Back in Sunnydale, Willow, Dawn, Kennedy and Xander are doing magic. Willow chants inside a magic circle, but before long her eyes have gone evil black and she’s screaming. Uh oh. Buffy is now chained to a rock, underground somewhere. The men tell her they’re bringing her some kind of additional power – the spirit that they used to create the first Slayer, which is some kind of demon power. Buffy refuses to take on the extra mojo at the price of her humanity, struggling and screaming as the smoke-monster thing tries to get inside her. In Sunnydale, again, Spike’s putting on his trench coat and swooshing around being kickass. Er, but it turns out he stole that coat from Wood’s mum when he murdered her. Well, that’s a bit rude, isn’t it? See, Buffy rejects the demon power, saying that she didn’t want to be “knocked up by some demon dust” and that the men “violated” the girl who became the First Slayer by doing what they’re trying to do now to Buffy: chaining her up and forcing her to take on a demonic spirit. Um, that’s the language of rape right there, and given how sensitive the series was being at the beginning of the season about Spike’s attempted rape of Buffy, this seems… odd, to say the least. Buffy wrenches free of the chains and fights off first the demon spirit and then the tribesmen, essentially by snapping in half a staff which turned out to be a key part of their powers, saying “it’s always the staff.” Not the most subtle phallic metaphor I’ve ever come across in my life, I have to say.

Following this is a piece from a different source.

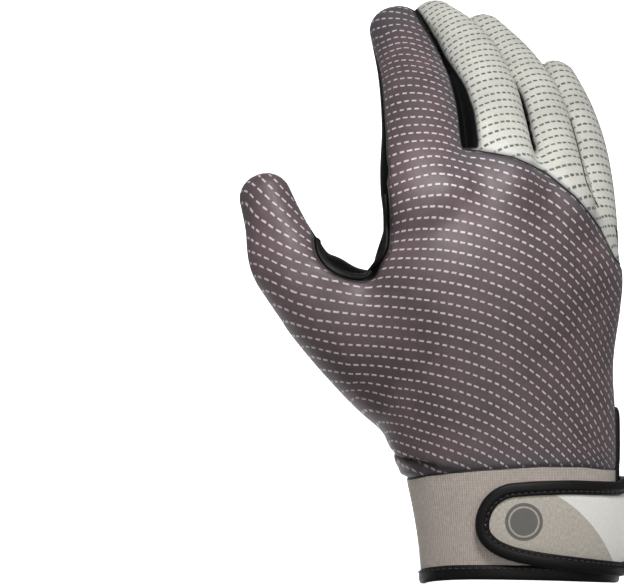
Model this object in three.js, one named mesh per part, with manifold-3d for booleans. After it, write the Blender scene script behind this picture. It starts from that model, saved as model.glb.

I am not entirely comfortable with this version of the Slayer myth. Buffy the Vampire Slayer has some aspirations to feminism, giving the little blonde girl who always dies in horror movies the chance to fight back, on her own terms, but saying that the root of her power is thanks to a demon-rape forced on her by a group of men isn’t particularly empowering. I kind of get what the writers are doing here, bearing in mind the final episode – where the power will be reclaimed by and for women – but I still don’t like this retcon. I didn’t think that Chosen worked as a finale within the rules of the show (because obviously, some logic has to be suspended when you’re dealing with a world of vampires and demons) but it does tie up some thematic loose ends. Thing is, those loose ends have only recently been created, so it’s not very satisfying when you get to the end. Or, at least, that’s how I remember it, so I’ll have to see how it works this time around.